Vasilevski believes if the system was to be put in place, it would hurt the top clubs more than the rest.
"Instead of trying to raise the standard of the clubs that aren't as successful, you're going to cut down the clubs doing well. It should be the other way around," he said.
"The argument always comes back to supposed match payments.
"I don't think that's an excuse or the reason why clubs like Wang and Myrt are doing so well.
"Some of the clubs we've played against have come out 10 minutes before kick-off for a warm up, so that's not going to do them any good in the game is it?
"You don't need to sign visa players and ex-pros to lift that, it comes down to pride in your performance."
AWFA president Mark Leman denies the executive is exploring the idea of a points system because of the actions of certain clubs.
"This association's executive doesn't target any club, we support the growth of football within the community," Leman said.
"Other associations have introduced points systems, so we felt it was important that we investigate what the points system is, what does it look like and is it appropriate for our association to have that system in place.
"The idea was to get a small group of people to have a discussion, have a look at some other models, compare it to our system and hopefully present something for the clubs for next season, which would probably come out at our rules and regulations meeting in October.
"It's nothing we want to implement, but it's something we've given due diligence around to ensure we're doing all the right things in making sure our competition is sustainable and equal and fair for all clubs."
Leman added a number of questions still need to be answered as to what the system could look like, such as the values placed on players and covering a range of players that could find their way into the association.
"We're working on a couple of different models and comparing them to our region to see what it looks like," he said.

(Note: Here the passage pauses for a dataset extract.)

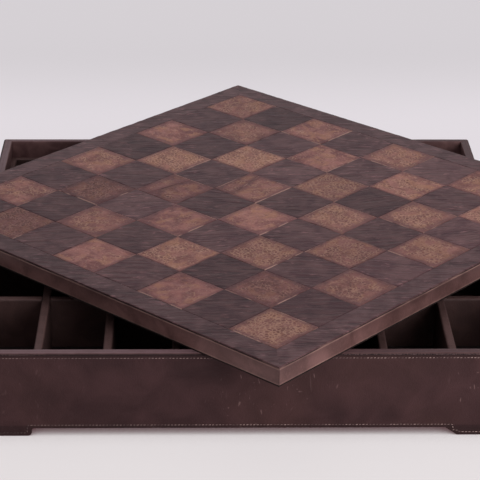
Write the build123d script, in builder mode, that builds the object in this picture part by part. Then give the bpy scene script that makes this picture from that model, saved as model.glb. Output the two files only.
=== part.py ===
"""Leather-covered chess box: an open case of compartments with a loose playing board on its rim.

Millimetres. The origin is the middle of the case's footprint on the table, +X to the right,
+Y away from the front, +Z up. The board lies on the rim, turned and off centre, as it is put
down while the compartments are in use. Turned square, it drops into the recess inside the rim.
"""
import os
from math import cos, radians, sin
from build123d import *

# ---- the playing board ----
squares_per_side = 8
square = 50.0                # pitch of the squares
seam = 0.3                   # open seam between two leather squares
border_width = 21.0
board_thickness = 17.0       # over all, leather and lining included
border_round = 0.5           # worn outer edge of the border leather
board_turn = -43.2           # degrees about +Z, from square with the case
board_x = 13.0               # where the middle of the board lies
board_y = 28.0

# ---- leather, lining and wood ----
leather = 1.2                # hide, wherever it covers wood
lining = 0.8                 # suede under the board, under the case and on its floor
wall_board = 6.0             # wooden walls of the case
bottom_board = 3.0           # plywood bottom
bottom_housing = 3.0         # how far the bottom is let into the walls

# ---- the case ----
board_clearance = 0.75       # each side, between the seated board and the rim
body_height = 66.0           # from the lower edge of the leather to the top of the rim
rim_lap = 0.4                # how far the rim leather comes down outside the wooden wall
rim_round = 1.5              # where the rim leather bends over

# ---- the feet ----
foot_height = 7.0            # from the table to the lower edge of the leather
foot_length = 61.0           # from the corner of the case, along each side
foot_width = 15.0            # across each leg of the corner bracket
foot_toe = 3.2               # rounding at the toe
foot_hollow = 2.2            # rounding where the foot runs into the side
pad_thickness = 1.0          # felt under each foot
pad_inset = 1.5
hide_clearance = 0.4         # between the table and the hide outside the feet, which hides the pads

# ---- the compartments ----
columns = 8
inner_row = 88.3             # length of a compartment in the two middle rows
divider = 7.2                # covered thickness of a divider
divider_round = 1.8          # rounding of the covered top edges
tray_wall = 4.5              # covered strip round the inside, which the seated board rests on
housing_depth = 1.5          # how far the dividers are let into the tray walls
joint_clearance = 0.1        # round a divider in its slots and housings

# ---- worked out from the sizes above ----
field = squares_per_side * square
board_half = field / 2 + border_width
board_core_half = board_half - leather
border_inner = (field + seam) / 2
board_top_wood = board_thickness - leather
opening_half = board_half + board_clearance
core_inner = opening_half + leather
core_outer = core_inner + wall_board
case_half = core_outer + leather
rim_top = foot_height + body_height
core_top = rim_top - leather
leather_top = core_top - rim_lap
ledge = rim_top - board_thickness
core_bottom = foot_height + lining
bottom_top = core_bottom + bottom_board
floor_top = bottom_top + lining
tray_height = ledge - floor_top
half_joint = floor_top + tray_height / 2
tray_half = opening_half - tray_wall
divider_reach = tray_half + housing_depth - joint_clearance
column_pitch = (2 * tray_half + divider) / columns
row_pitch = inner_row + divider
slot_width = divider + 2 * joint_clearance

sides = {"front": 0, "right": 90, "back": 180, "left": 270}
board_sides = {"rank_1": 0, "file_h": 90, "rank_8": 180, "file_a": 270}
column_places = [column_pitch * (i - columns / 2) for i in range(1, columns)]
row_places = {"front": -row_pitch, "middle": 0.0, "back": row_pitch}
board_seat = (board_x, board_y, rim_top)


def outward(turn):
    """Direction out of one side of a square, turned about +Z from the front."""
    return Vector(sin(radians(turn)), -cos(radians(turn)), 0)


def across(turn, centre=(0, 0, 0)):
    """Plane across a side: its x runs outward from the centre, its y runs up."""
    return Plane(origin=centre, x_dir=outward(turn), z_dir=outward(turn - 90))


def facing(turn, distance):
    """Plane that faces out of a side at a distance: its x runs along the side, its y runs up."""
    return Plane(origin=outward(turn) * distance, x_dir=outward(turn + 90), z_dir=outward(turn))


def strip(inner, outer, low, high, mode=Mode.ADD):
    """Rectangle of a section, from inner to outer across and from low to high."""
    with Locations((inner, low)):
        Rectangle(outer - inner, high - low, align=Align.MIN, mode=mode)


def run_to_mitres(turn, reach, centre=(0, 0, 0)):
    """Run a section along its side and cut both ends to 45 degrees at the corners."""
    extrude(amount=reach, both=True)
    for lean in (-45, 45):
        split(bisect_by=Plane(origin=centre, z_dir=outward(turn + lean)), keep=Keep.TOP)


def round_top(piece, along, radius):
    """Round the long top edges of a covered board."""
    fillet(piece.edges().filter_by(along).group_by(Axis.Z)[-1], radius=radius)


def save(piece, name):
    piece.part.label = name
    export_step(piece.part, f"parts/{name}.step")


os.makedirs("parts", exist_ok=True)

# ---------------------------------------------------------------- the wooden case
for side, turn in sides.items():
    with BuildPart() as wall:
        with BuildSketch(across(turn)):
            strip(core_inner, core_outer, core_bottom, core_top)
            strip(core_inner, core_inner + bottom_housing, core_bottom, bottom_top, Mode.SUBTRACT)
        run_to_mitres(turn, core_outer)
    save(wall, f"{side}_wall")

with BuildPart() as bottom_panel:
    panel_side = 2 * (core_inner + bottom_housing)
    with BuildSketch(Plane.XY.offset(core_bottom)):
        Rectangle(panel_side, panel_side)
    extrude(amount=bottom_board)
save(bottom_panel, "bottom_panel")

with BuildPart() as underside_cover:
    with BuildSketch(Plane.XY.offset(foot_height)):
        Rectangle(2 * core_outer, 2 * core_outer)
    extrude(amount=lining)
save(underside_cover, "underside_cover")

with BuildPart() as compartment_floor:
    with BuildSketch(Plane.XY.offset(bottom_top)):
        Rectangle(2 * core_inner, 2 * core_inner)
    extrude(amount=lining)
save(compartment_floor, "compartment_floor")

# ---------------------------------------------------------------- the leather of the case
toe = min(foot_toe, 0.9 * (foot_height - pad_thickness))
for side, turn in sides.items():
    with BuildPart() as cover:
        with BuildSketch(across(turn)):
            strip(core_outer, case_half, hide_clearance, leather_top)
        run_to_mitres(turn, case_half)
        with BuildSketch(facing(turn, case_half)):
            Rectangle(2 * (case_half - foot_length), 2 * foot_height)
        extrude(amount=-leather, mode=Mode.SUBTRACT)
        through = cover.edges().filter_by(Axis((0, 0, 0), outward(turn)))
        fillet(through.group_by(Axis.Z)[0], radius=toe)
        fillet(through.group_by(Axis.Z)[-1], radius=foot_hollow)
    save(cover, f"{side}_leather")

for side, turn in sides.items():
    with BuildPart() as rim:
        with BuildSketch(across(turn)) as bend:
            strip(opening_half, case_half, floor_top, rim_top)
            strip(core_inner, core_outer, floor_top, core_top, Mode.SUBTRACT)
            strip(core_outer, case_half, floor_top, leather_top, Mode.SUBTRACT)
            fillet(bend.vertices().group_by(Axis.Y)[-1], radius=rim_round)
        run_to_mitres(turn, case_half)
    save(rim, f"{side}_rim")

# ---------------------------------------------------------------- the feet
for corner, (sign_x, sign_y) in {
    "front_left": (-1, -1),
    "front_right": (1, -1),
    "back_left": (-1, 1),
    "back_right": (1, 1),
}.items():
    outer_corner = (sign_x * core_outer, sign_y * core_outer)
    leg = foot_length - leather
    toward_middle = (Align.MAX if sign_x > 0 else Align.MIN, Align.MAX if sign_y > 0 else Align.MIN)
    with BuildPart() as foot:
        with BuildSketch(Plane.XY.offset(pad_thickness)):
            with Locations(outer_corner):
                Rectangle(leg, foot_width, align=toward_middle)
                Rectangle(foot_width, leg, align=toward_middle)
        extrude(amount=foot_height - pad_thickness)
        sole = foot.edges().group_by(Axis.Z)[0]
        toe_x = sole.filter_by(Axis.Y).sort_by(Axis.X, reverse=sign_x > 0)[-1]
        toe_y = sole.filter_by(Axis.X).sort_by(Axis.Y, reverse=sign_y > 0)[-1]
        fillet([toe_x, toe_y], radius=toe)
    save(foot, f"{corner}_foot")

    with BuildPart() as pad:
        with BuildSketch(Plane.XY):
            with Locations(outer_corner):
                Rectangle(leg - toe, foot_width, align=toward_middle)
                Rectangle(foot_width, leg - toe, align=toward_middle)
            offset(amount=-pad_inset, kind=Kind.INTERSECTION)
        extrude(amount=pad_thickness)
    save(pad, f"{corner}_pad")

# ---------------------------------------------------------------- the compartments
for side, turn in sides.items():
    places = column_places if side in ("front", "back") else list(row_places.values())
    with BuildPart() as tray:
        with BuildSketch(across(turn)):
            strip(tray_half, opening_half, floor_top, ledge)
        run_to_mitres(turn, opening_half)
        inner_edge = tray.edges().filter_by(Axis((0, 0, 0), outward(turn + 90)))
        inner_edge = inner_edge.group_by(Axis.Z)[-1].sort_by(Axis((0, 0, 0), outward(turn)))[0]
        fillet(inner_edge, radius=divider_round)
        with BuildSketch(facing(turn, tray_half)):
            with Locations(*[(place, floor_top) for place in places]):
                Rectangle(slot_width, tray_height, align=(Align.CENTER, Align.MIN))
        extrude(amount=housing_depth, mode=Mode.SUBTRACT)
    save(tray, f"{side}_tray_wall")

for number, place in enumerate(column_places, start=1):
    with BuildPart() as column:
        with BuildSketch(Plane.YZ.offset(place)):
            strip(-divider_reach, divider_reach, floor_top, ledge)
            with Locations(*[(row, floor_top) for row in row_places.values()]):
                Rectangle(slot_width, half_joint + joint_clearance - floor_top,
                          align=(Align.CENTER, Align.MIN), mode=Mode.SUBTRACT)
        extrude(amount=divider / 2, both=True)
        round_top(column, Axis.Y, divider_round)
    save(column, f"column_divider_{number}")

for row, place in row_places.items():
    with BuildPart() as cross:
        with BuildSketch(Plane.XZ.offset(-place)):
            strip(-divider_reach, divider_reach, floor_top, ledge)
            with Locations(*[(column, ledge) for column in column_places]):
                Rectangle(slot_width, ledge - half_joint + joint_clearance,
                          align=(Align.CENTER, Align.MAX), mode=Mode.SUBTRACT)
        extrude(amount=divider / 2, both=True)
        round_top(cross, Axis.X, divider_round)
    save(cross, f"{row}_cross_divider")

# ---------------------------------------------------------------- the playing board
board_plane = Plane(origin=board_seat, x_dir=outward(board_turn + 90), z_dir=(0, 0, 1))

with BuildPart() as board_lining:
    with BuildSketch(board_plane):
        Rectangle(2 * board_half, 2 * board_half)
    extrude(amount=lining)
save(board_lining, "board_lining")

with BuildPart() as board_core:
    with BuildSketch(board_plane.offset(lining)):
        Rectangle(2 * board_core_half, 2 * board_core_half)
    extrude(amount=board_top_wood - lining)
save(board_core, "board_core")

for side, turn in board_sides.items():
    with BuildPart() as edge_strip:
        with BuildSketch(across(board_turn + turn, board_seat)):
            strip(board_core_half, board_half, lining, board_top_wood)
        run_to_mitres(board_turn + turn, board_half, board_seat)
    save(edge_strip, f"{side}_edge")

    with BuildPart() as border:
        with BuildSketch(across(board_turn + turn, board_seat)) as border_section:
            strip(border_inner, board_half, board_top_wood, board_thickness)
            fillet(border_section.vertices().group_by(Axis.Y)[-1].sort_by(Axis.X)[-1],
                   radius=border_round)
        run_to_mitres(board_turn + turn, board_half, board_seat)
    save(border, f"{side}_border")

# a dark square stands in the corner where the first file meets the first rank
for shade, parity in {"dark": 0, "light": 1}.items():
    centres = [
        ((file + 0.5) * square - field / 2, (rank + 0.5) * square - field / 2)
        for file in range(squares_per_side)
        for rank in range(squares_per_side)
        if (file + rank) % 2 == parity
    ]
    with BuildPart() as inlay:
        with BuildSketch(board_plane.offset(board_top_wood)):
            with Locations(*centres):
                Rectangle(square - seam, square - seam)
        extrude(amount=leather)
    save(inlay, f"{shade}_squares")
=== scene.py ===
"""Dresses a leather-covered chess box: an open case of compartments with a loose playing board.

Metres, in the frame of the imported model: the case's footprint is centred on the origin, +X to the
right, +Y away from the front, +Z up. The board lies on the rim, turned and off centre.
"""
import random
from math import atan2, copysign, cos, degrees, hypot, pi, radians, sin
import bpy
from mathutils import Matrix, Vector, noise


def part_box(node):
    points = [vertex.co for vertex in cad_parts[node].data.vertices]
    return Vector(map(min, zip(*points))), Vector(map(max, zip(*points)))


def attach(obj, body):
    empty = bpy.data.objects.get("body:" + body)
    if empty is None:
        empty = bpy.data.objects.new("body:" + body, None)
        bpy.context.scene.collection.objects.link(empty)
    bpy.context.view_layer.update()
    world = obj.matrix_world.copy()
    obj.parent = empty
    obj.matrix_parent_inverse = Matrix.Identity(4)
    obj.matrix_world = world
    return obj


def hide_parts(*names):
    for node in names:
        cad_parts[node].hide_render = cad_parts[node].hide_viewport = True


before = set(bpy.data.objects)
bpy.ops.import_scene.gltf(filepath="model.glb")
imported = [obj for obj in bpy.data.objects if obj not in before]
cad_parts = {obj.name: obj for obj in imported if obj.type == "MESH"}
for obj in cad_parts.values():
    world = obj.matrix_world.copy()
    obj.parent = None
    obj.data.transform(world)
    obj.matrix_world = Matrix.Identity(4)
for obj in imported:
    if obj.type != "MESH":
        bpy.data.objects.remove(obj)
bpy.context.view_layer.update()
mm = 0.001


# ---------------------------------------------------------------- wooden case and feet
# The case is a tray of thin wooden walls, mitred at the corners, with a plywood bottom let into a
# rebate and an L-shaped bracket glued under each corner. Leather hides all of it but the inner
# faces of the feet, which are stained dark.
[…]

Melrose coach Kade Rixon said he "isn't bothered in the slightest" by high-quality players coming in.
"As a coach, I use it as motivation for my group, although we haven't had much success against the teams people are talking about like Wangaratta and Myrtleford," he added.
"It doesn't mean I put it in the too-hard basket and say let's look to make them weaker so that I'm a chance."
Albury United defender Sam Mason agreed.
"I think it raises the quality, but you've got to look out for the clubs that don't quite have the means of getting players of that quality into the league," he said.
"You still want all the juniors to be looking at the best players and be inspired."